*Exercise task*
From the first line of the data below, repeat each line exactly until you reach the line with "standing on Z = 0."; include that line too.

---*---

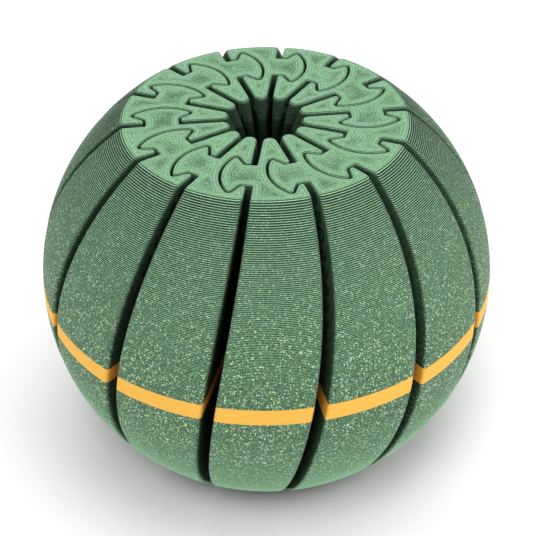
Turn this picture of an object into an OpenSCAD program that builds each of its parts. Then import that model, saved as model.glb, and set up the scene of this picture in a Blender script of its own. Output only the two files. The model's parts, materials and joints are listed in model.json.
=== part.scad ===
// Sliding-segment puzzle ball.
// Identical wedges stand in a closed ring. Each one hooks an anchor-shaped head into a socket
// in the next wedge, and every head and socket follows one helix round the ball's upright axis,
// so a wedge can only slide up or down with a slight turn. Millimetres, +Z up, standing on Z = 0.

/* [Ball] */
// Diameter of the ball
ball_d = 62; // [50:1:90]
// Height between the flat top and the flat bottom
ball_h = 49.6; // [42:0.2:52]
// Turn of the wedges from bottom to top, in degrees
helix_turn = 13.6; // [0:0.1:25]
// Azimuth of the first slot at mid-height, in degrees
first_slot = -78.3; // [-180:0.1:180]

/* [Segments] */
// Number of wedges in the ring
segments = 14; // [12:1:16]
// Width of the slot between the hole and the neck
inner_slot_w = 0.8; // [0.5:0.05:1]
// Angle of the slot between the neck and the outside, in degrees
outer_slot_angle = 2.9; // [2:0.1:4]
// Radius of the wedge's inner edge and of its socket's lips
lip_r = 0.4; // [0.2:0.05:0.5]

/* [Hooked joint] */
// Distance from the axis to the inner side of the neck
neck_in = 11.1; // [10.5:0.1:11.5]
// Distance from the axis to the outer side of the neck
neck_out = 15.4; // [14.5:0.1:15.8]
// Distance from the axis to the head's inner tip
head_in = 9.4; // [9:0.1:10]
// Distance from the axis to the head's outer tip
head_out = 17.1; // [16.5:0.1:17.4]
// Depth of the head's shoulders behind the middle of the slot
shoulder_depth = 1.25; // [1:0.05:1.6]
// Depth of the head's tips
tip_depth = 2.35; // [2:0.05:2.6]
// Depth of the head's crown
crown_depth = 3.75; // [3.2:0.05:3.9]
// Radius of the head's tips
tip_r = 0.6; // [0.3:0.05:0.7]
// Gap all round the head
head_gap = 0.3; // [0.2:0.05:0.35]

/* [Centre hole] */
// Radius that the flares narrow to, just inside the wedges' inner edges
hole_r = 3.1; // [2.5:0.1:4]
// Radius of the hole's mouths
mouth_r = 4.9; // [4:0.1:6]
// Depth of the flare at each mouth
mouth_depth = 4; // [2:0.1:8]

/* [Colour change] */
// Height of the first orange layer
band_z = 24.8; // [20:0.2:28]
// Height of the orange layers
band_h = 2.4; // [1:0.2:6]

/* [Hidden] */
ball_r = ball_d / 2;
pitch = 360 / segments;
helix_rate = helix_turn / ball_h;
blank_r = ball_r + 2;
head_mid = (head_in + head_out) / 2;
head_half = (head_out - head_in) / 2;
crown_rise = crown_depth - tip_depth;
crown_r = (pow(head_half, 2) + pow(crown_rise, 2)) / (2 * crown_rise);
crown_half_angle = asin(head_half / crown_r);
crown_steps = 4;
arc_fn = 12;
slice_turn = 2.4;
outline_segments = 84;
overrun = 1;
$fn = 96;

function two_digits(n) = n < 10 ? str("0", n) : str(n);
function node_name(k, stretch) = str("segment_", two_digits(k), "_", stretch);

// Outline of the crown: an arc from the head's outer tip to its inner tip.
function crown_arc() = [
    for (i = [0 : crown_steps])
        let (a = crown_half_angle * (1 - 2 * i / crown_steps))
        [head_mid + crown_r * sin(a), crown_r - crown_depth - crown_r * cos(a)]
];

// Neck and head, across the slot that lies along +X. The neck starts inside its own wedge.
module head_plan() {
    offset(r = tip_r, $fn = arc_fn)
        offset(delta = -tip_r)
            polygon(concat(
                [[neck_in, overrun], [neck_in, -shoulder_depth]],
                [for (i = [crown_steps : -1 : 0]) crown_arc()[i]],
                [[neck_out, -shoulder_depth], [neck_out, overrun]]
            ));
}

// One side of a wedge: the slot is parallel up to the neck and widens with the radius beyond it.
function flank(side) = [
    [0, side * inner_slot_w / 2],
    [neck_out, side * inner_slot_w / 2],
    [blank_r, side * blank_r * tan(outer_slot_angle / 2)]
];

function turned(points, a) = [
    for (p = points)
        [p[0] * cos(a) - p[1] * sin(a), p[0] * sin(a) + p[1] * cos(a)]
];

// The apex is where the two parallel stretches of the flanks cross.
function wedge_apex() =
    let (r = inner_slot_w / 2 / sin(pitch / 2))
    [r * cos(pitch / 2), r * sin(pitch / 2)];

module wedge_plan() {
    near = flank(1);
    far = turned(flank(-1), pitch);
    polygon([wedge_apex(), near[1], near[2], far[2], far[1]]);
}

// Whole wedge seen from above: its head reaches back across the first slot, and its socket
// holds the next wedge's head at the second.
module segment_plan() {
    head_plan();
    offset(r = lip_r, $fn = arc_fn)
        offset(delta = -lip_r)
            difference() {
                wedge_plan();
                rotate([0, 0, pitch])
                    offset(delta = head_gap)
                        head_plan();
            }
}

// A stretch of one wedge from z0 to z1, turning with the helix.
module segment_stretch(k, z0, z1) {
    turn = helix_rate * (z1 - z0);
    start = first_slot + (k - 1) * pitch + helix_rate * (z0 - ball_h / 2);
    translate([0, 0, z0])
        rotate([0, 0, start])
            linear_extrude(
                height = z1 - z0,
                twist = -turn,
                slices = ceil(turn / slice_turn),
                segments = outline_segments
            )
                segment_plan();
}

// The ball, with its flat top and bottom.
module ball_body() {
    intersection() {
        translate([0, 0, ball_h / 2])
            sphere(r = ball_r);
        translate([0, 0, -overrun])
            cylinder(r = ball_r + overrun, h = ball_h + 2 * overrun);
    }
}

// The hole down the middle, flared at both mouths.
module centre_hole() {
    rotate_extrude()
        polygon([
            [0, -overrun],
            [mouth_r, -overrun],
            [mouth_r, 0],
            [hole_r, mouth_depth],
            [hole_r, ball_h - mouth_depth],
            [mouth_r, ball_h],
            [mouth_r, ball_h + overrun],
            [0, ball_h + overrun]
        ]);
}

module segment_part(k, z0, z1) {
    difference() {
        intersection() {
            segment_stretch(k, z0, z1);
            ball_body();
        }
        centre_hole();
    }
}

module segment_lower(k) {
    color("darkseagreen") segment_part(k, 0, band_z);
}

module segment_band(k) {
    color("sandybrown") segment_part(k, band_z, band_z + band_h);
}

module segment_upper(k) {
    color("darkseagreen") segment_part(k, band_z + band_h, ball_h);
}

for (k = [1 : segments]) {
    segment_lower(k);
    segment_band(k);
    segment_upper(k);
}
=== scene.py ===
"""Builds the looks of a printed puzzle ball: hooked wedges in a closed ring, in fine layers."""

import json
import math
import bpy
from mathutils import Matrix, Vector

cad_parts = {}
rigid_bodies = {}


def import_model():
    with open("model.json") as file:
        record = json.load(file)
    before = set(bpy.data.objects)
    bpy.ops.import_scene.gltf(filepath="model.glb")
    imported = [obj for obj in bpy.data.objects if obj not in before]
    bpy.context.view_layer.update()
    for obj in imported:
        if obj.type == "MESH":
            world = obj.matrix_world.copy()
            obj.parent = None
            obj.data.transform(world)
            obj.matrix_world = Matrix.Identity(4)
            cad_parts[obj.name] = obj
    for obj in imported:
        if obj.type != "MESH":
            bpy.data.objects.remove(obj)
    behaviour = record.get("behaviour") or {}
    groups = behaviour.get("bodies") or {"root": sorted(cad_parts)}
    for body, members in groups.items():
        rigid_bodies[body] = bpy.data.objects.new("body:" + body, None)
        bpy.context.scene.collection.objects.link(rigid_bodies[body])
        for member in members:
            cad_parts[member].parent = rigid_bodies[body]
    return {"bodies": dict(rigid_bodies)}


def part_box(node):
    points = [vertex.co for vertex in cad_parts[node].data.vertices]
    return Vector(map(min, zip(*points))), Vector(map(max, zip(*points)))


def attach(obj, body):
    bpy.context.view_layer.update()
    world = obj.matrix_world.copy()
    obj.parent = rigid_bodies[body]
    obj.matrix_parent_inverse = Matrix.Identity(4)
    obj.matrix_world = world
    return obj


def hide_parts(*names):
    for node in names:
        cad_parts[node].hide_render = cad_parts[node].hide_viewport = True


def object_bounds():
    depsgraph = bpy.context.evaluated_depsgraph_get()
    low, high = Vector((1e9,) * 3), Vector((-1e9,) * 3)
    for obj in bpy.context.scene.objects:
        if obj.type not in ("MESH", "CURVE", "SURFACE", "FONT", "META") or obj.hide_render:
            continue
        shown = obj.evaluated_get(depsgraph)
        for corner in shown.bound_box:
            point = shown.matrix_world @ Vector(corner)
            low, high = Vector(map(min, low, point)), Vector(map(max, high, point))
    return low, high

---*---

*Task output*
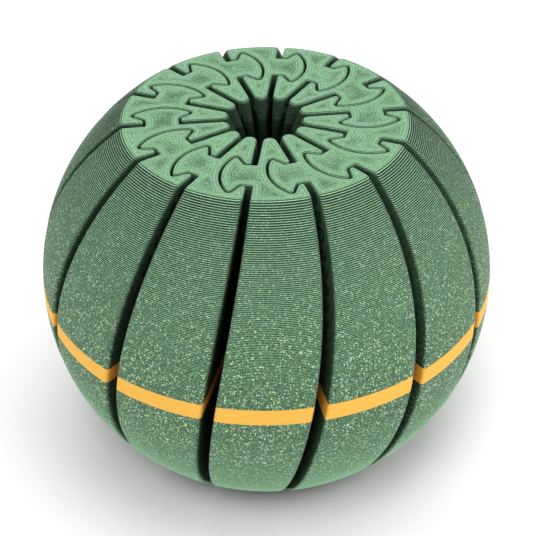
Turn this picture of an object into an OpenSCAD program that builds each of its parts. Then import that model, saved as model.glb, and set up the scene of this picture in a Blender script of its own. Output only the two files. The model's parts, materials and joints are listed in model.json.
=== part.scad ===
// Sliding-segment puzzle ball.
// Identical wedges stand in a closed ring. Each one hooks an anchor-shaped head into a socket
// in the next wedge, and every head and socket follows one helix round the ball's upright axis,
// so a wedge can only slide up or down with a slight turn. Millimetres, +Z up, standing on Z = 0.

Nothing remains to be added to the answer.